Extract, word for word, every line from the one containing "Turn this picture" through the one containing "its blossom end.", with both end lines kept.

» Working data:
________

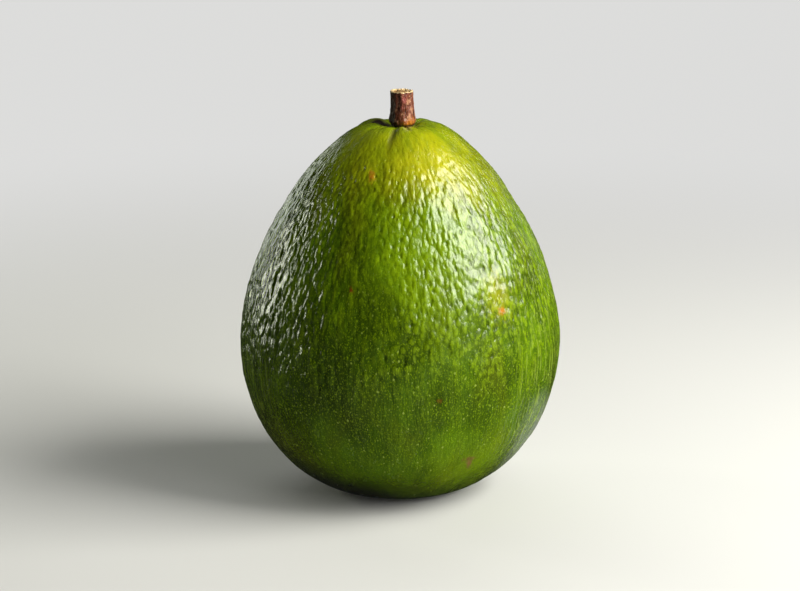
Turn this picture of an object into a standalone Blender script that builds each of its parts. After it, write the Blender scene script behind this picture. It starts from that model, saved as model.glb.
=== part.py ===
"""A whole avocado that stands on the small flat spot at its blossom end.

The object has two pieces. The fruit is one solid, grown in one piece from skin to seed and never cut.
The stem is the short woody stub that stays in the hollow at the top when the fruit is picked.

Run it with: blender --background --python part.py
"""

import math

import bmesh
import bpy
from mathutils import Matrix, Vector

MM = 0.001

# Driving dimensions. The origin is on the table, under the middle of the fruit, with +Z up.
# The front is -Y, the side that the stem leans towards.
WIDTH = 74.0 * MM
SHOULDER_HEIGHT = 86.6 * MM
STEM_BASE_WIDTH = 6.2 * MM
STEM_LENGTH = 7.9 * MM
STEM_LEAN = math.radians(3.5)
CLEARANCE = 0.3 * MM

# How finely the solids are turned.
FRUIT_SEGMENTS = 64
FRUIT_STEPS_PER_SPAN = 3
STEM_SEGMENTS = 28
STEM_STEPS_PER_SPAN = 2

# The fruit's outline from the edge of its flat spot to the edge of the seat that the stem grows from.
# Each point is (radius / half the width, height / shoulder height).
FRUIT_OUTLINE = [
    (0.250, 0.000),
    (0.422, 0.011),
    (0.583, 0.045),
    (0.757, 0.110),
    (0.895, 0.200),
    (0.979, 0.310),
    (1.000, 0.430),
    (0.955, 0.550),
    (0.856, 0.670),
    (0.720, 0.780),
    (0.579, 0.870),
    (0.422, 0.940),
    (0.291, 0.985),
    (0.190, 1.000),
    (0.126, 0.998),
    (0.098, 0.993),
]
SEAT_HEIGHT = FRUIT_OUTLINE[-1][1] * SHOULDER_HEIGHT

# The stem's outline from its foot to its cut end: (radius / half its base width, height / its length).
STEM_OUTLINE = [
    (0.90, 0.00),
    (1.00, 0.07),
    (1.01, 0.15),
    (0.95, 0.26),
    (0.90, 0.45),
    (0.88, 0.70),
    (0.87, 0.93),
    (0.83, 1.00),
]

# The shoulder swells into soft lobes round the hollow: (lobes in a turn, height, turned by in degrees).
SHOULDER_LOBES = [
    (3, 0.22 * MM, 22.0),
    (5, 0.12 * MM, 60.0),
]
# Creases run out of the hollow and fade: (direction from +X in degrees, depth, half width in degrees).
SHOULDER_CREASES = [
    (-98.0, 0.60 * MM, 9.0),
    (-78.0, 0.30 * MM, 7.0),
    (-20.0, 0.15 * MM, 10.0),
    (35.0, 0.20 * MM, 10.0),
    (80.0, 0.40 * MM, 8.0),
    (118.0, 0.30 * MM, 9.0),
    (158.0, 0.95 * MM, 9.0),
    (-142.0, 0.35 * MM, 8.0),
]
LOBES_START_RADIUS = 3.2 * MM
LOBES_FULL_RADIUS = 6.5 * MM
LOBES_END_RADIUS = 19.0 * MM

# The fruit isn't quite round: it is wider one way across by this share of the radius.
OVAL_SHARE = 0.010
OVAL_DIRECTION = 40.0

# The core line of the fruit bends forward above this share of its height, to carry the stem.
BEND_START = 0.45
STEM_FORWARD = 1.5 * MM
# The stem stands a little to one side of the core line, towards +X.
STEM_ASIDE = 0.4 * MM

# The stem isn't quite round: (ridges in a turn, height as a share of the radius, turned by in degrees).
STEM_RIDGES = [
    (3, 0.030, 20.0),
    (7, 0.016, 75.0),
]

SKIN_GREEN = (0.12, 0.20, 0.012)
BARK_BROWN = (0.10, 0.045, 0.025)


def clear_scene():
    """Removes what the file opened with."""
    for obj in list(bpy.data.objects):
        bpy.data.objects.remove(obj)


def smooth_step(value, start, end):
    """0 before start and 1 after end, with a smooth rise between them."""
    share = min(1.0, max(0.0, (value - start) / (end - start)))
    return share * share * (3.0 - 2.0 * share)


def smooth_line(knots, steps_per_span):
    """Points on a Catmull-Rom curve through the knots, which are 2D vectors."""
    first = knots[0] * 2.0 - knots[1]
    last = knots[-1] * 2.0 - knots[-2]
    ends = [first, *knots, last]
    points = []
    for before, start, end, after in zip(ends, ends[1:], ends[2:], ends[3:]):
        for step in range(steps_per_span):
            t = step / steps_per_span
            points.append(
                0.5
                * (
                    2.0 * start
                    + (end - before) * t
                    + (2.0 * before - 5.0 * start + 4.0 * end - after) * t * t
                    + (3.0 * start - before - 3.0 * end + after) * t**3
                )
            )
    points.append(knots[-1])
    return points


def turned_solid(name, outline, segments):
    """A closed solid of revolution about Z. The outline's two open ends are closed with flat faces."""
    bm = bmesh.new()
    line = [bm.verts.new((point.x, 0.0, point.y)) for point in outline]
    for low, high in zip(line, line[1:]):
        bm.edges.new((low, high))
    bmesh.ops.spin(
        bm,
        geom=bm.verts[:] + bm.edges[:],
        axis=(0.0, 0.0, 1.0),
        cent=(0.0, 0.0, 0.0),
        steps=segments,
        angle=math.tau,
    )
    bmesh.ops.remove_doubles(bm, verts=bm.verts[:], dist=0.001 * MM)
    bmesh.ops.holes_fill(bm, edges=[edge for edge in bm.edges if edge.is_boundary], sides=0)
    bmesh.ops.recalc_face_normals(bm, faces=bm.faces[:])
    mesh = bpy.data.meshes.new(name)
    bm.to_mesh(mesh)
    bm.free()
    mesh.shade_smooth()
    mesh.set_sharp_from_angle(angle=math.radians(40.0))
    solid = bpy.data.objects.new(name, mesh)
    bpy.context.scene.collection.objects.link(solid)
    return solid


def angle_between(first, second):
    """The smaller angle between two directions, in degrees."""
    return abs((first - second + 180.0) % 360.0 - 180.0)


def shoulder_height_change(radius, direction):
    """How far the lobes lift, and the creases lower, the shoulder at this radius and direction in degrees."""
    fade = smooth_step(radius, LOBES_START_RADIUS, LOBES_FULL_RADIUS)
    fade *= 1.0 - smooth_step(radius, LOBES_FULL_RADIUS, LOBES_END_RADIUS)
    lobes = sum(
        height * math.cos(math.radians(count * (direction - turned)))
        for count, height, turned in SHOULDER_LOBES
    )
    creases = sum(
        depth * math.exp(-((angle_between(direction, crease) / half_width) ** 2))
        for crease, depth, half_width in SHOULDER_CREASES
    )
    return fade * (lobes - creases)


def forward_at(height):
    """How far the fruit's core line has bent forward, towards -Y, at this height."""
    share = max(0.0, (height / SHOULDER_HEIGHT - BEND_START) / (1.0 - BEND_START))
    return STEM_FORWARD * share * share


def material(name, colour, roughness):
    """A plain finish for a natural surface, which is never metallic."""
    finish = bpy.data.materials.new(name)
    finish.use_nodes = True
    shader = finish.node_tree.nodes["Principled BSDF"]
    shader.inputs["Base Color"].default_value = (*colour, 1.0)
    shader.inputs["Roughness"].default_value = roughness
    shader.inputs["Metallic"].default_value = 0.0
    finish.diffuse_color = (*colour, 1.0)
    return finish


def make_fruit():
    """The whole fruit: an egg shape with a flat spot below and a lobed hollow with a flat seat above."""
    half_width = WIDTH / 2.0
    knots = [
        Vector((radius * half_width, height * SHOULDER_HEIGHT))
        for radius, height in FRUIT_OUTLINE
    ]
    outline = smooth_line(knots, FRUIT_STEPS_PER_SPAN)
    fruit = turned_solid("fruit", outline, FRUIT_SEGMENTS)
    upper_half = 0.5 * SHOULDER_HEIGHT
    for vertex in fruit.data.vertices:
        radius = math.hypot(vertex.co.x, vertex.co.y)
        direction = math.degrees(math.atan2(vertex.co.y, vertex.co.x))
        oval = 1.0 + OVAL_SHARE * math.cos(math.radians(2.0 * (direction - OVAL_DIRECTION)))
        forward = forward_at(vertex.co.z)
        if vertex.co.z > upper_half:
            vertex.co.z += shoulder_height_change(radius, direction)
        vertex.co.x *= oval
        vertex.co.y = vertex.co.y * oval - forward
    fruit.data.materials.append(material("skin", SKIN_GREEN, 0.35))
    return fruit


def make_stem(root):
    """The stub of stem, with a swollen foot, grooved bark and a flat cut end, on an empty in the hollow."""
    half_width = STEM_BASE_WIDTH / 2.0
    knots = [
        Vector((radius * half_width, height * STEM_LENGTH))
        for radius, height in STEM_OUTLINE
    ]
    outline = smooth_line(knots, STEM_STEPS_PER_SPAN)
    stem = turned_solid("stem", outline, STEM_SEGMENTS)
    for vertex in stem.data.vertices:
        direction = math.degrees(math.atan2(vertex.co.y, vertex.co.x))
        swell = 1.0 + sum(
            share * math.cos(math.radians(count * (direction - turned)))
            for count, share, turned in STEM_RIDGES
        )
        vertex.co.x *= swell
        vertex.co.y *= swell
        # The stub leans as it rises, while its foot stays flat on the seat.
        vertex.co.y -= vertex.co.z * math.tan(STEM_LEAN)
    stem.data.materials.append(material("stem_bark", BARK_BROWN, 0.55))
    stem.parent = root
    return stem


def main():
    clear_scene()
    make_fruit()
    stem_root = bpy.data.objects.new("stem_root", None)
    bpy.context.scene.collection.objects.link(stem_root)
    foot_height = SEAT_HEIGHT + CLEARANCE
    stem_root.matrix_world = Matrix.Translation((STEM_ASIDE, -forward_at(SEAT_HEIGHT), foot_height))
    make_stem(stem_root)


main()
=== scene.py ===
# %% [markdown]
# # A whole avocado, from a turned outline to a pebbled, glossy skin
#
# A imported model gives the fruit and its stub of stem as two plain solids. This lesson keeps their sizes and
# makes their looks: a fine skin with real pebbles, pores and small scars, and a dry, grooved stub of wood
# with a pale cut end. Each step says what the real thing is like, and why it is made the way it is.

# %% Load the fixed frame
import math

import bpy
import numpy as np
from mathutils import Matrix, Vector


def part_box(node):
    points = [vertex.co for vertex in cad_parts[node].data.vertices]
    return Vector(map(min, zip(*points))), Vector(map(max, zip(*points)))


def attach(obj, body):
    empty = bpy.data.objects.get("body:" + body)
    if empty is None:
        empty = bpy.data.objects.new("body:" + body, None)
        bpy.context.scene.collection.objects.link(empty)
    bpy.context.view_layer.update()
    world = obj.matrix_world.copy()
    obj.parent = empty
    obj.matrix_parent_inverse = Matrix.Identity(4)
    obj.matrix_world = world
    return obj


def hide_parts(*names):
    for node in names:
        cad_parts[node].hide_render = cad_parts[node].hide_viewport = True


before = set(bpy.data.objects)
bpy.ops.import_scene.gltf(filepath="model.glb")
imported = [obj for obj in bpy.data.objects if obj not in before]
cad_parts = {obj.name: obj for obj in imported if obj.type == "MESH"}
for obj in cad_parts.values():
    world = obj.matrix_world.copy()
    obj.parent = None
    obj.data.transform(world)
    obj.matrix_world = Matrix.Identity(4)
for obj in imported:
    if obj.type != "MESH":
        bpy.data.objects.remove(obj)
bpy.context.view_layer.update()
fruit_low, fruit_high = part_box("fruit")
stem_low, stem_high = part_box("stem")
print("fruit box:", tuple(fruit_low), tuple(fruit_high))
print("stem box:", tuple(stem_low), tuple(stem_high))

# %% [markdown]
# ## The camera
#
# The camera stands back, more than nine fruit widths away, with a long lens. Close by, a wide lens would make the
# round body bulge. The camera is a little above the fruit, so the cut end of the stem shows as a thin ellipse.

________

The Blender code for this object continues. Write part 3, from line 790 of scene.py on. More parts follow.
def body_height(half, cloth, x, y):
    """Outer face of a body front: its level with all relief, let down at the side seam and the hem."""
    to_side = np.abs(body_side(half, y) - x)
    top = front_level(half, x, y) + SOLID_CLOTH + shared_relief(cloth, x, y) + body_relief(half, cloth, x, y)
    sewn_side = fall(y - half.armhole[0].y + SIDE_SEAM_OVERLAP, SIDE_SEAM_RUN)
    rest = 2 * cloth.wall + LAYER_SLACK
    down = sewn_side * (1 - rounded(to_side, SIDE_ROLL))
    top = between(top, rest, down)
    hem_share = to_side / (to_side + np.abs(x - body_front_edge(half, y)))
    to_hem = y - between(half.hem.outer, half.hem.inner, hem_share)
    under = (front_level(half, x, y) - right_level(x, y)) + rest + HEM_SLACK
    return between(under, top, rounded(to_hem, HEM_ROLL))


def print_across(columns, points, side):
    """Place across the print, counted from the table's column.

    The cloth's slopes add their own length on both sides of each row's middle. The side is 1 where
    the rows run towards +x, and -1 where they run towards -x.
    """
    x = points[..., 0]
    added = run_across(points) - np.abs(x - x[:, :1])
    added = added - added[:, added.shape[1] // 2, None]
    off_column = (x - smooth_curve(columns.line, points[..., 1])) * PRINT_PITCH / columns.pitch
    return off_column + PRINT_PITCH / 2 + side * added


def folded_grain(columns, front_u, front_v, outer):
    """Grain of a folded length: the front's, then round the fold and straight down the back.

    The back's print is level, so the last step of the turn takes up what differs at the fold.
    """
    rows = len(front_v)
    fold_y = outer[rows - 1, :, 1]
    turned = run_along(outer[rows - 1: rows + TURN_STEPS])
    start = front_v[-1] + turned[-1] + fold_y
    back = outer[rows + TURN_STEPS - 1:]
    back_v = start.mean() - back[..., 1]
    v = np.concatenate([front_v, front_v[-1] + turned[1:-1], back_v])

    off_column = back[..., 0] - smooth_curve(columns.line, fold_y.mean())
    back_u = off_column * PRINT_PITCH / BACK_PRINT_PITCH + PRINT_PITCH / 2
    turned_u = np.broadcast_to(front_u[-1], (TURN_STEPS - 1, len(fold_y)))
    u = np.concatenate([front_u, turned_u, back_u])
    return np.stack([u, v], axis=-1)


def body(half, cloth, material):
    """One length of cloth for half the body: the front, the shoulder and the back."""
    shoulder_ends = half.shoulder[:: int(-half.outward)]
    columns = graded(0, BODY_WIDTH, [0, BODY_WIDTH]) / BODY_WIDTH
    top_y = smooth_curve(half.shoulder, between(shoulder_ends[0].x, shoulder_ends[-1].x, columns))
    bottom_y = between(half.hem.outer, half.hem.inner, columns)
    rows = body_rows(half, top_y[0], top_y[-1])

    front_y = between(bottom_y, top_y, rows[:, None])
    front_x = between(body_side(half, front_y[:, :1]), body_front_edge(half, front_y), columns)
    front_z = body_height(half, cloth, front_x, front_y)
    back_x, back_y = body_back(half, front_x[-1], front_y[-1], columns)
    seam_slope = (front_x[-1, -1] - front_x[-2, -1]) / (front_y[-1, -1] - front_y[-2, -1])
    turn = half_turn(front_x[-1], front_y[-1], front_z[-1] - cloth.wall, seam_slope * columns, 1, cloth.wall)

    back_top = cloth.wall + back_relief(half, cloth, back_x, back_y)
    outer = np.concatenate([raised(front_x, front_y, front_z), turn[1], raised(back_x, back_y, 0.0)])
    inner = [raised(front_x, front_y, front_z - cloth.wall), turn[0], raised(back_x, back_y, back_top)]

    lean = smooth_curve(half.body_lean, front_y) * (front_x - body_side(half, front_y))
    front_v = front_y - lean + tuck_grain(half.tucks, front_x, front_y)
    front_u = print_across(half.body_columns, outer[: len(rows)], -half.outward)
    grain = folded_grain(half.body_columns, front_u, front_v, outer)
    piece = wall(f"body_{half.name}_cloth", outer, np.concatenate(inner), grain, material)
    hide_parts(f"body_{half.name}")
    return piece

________

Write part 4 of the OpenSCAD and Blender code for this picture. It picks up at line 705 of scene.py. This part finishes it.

________

» Task output:
Turn this picture of an object into a standalone Blender script that builds each of its parts. After it, write the Blender scene script behind this picture. It starts from that model, saved as model.glb.
=== part.py ===
"""A whole avocado that stands on the small flat spot at its blossom end.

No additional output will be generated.